§ **Written instruction**:
Reproduce only the lines of the material below that start at the line containing "Recreate this object" and stop at the line containing "TOOTH_THICKNESS = 0.0262". Keep both end lines.
====================
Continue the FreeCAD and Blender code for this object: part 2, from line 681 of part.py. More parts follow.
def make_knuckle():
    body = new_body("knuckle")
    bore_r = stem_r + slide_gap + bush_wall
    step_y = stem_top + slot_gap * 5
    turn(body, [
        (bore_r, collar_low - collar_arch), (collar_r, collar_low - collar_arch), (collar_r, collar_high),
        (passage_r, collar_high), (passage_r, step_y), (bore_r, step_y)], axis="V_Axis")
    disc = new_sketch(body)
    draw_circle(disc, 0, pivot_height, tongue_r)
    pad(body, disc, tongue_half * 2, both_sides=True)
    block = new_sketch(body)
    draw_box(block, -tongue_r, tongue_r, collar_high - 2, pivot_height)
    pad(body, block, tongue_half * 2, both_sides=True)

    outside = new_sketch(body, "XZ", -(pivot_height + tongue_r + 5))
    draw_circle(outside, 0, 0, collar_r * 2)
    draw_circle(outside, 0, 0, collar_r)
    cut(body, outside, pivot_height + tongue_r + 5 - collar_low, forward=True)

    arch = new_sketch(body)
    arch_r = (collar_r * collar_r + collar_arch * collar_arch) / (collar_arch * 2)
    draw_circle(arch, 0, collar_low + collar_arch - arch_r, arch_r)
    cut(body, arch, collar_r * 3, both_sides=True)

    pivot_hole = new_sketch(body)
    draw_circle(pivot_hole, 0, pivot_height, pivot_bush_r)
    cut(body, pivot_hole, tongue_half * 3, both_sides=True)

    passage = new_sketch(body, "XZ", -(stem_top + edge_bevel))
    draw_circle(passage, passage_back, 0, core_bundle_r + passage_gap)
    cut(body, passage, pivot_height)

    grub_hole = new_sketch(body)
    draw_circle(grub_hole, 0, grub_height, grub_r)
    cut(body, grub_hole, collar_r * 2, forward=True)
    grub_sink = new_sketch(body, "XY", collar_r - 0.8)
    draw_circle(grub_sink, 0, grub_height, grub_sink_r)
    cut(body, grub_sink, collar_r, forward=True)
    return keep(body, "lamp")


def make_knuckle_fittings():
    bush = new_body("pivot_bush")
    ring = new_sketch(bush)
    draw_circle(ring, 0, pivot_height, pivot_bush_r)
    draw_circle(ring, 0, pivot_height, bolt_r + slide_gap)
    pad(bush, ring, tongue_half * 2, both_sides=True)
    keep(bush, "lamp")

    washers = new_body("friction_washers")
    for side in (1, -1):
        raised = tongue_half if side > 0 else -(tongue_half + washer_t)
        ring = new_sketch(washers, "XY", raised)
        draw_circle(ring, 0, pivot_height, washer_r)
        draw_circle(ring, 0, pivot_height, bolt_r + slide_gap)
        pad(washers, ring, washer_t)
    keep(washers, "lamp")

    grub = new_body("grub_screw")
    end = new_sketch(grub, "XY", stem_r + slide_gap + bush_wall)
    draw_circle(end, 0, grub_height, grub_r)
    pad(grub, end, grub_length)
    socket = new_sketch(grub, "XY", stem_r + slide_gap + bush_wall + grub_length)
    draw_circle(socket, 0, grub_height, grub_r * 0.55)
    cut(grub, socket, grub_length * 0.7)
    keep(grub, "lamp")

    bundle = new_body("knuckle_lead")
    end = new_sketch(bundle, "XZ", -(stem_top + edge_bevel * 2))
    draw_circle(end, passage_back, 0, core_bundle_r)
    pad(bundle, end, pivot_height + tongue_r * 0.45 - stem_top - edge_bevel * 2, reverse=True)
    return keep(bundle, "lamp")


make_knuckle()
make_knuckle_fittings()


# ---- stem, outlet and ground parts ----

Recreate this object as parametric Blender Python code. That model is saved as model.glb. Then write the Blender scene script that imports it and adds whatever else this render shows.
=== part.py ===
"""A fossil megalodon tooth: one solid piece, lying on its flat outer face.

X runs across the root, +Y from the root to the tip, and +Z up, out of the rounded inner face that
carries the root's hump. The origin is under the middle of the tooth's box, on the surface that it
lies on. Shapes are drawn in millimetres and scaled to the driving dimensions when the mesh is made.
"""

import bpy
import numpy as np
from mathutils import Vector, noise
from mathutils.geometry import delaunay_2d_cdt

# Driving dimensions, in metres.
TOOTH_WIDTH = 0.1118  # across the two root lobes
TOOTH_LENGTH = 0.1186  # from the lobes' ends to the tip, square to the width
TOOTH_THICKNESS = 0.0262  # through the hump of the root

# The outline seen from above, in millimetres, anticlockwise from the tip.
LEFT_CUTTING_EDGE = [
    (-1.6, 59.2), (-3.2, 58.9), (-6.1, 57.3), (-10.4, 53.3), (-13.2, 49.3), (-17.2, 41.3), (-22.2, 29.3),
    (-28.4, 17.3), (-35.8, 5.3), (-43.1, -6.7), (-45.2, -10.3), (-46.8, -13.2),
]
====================
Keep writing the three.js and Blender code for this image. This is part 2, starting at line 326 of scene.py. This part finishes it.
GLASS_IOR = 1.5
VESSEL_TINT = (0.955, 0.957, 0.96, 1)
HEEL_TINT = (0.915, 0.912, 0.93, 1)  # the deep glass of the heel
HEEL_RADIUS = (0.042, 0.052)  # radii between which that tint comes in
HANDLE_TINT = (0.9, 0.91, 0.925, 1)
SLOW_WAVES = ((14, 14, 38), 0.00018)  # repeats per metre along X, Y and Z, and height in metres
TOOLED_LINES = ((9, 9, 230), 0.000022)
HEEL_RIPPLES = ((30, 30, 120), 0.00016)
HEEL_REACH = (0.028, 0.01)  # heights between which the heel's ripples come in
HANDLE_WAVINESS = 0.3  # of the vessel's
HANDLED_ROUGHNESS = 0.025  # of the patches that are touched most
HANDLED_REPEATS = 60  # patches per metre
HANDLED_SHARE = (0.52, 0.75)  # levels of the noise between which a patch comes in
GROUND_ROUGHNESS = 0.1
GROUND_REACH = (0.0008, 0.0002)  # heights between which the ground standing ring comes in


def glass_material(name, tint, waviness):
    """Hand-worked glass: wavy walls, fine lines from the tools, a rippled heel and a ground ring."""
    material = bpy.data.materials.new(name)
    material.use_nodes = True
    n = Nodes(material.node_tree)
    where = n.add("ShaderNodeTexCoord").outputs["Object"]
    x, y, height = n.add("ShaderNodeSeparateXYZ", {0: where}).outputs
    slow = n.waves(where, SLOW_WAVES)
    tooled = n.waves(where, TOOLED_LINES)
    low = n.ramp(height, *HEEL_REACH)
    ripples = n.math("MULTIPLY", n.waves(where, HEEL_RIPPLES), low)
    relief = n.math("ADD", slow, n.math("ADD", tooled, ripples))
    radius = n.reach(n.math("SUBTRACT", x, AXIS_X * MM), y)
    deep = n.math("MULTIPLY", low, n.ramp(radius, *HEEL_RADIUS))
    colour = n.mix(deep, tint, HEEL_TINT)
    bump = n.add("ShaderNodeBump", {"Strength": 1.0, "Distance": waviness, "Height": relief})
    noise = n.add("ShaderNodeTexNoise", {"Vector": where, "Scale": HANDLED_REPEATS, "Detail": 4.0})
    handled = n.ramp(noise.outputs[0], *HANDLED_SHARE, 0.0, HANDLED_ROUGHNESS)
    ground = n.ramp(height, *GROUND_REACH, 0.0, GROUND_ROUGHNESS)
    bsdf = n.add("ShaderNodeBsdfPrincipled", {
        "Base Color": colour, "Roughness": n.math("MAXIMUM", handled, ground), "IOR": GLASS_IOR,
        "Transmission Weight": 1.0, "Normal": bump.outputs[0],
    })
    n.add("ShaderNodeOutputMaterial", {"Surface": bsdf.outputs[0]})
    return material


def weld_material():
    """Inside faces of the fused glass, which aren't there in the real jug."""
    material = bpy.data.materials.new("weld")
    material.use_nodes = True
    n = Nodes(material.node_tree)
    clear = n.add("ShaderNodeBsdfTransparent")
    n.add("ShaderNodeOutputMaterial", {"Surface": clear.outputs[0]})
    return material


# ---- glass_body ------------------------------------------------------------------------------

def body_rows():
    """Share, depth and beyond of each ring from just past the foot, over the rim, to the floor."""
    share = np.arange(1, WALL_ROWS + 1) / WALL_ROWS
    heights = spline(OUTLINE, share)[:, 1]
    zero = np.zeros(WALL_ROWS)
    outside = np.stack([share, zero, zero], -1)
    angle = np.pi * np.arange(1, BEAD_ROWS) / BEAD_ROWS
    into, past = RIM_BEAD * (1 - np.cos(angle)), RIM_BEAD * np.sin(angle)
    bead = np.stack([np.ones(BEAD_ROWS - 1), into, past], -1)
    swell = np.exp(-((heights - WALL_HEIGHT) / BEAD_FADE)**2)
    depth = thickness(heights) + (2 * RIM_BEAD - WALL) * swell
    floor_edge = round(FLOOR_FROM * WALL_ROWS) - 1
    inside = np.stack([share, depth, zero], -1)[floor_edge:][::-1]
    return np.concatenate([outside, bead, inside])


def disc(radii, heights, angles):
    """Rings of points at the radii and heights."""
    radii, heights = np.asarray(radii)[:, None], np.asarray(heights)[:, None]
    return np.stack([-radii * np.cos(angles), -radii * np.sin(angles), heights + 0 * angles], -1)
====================
§ **Response below**:
Recreate this object as parametric Blender Python code. That model is saved as model.glb. Then write the Blender scene script that imports it and adds whatever else this render shows.
=== part.py ===
"""A fossil megalodon tooth: one solid piece, lying on its flat outer face.

X runs across the root, +Y from the root to the tip, and +Z up, out of the rounded inner face that
carries the root's hump. The origin is under the middle of the tooth's box, on the surface that it
lies on. Shapes are drawn in millimetres and scaled to the driving dimensions when the mesh is made.
"""

import bpy
import numpy as np
from mathutils import Vector, noise
from mathutils.geometry import delaunay_2d_cdt

# Driving dimensions, in metres.
TOOTH_WIDTH = 0.1118  # across the two root lobes
TOOTH_LENGTH = 0.1186  # from the lobes' ends to the tip, square to the width
TOOTH_THICKNESS = 0.0262  # through the hump of the root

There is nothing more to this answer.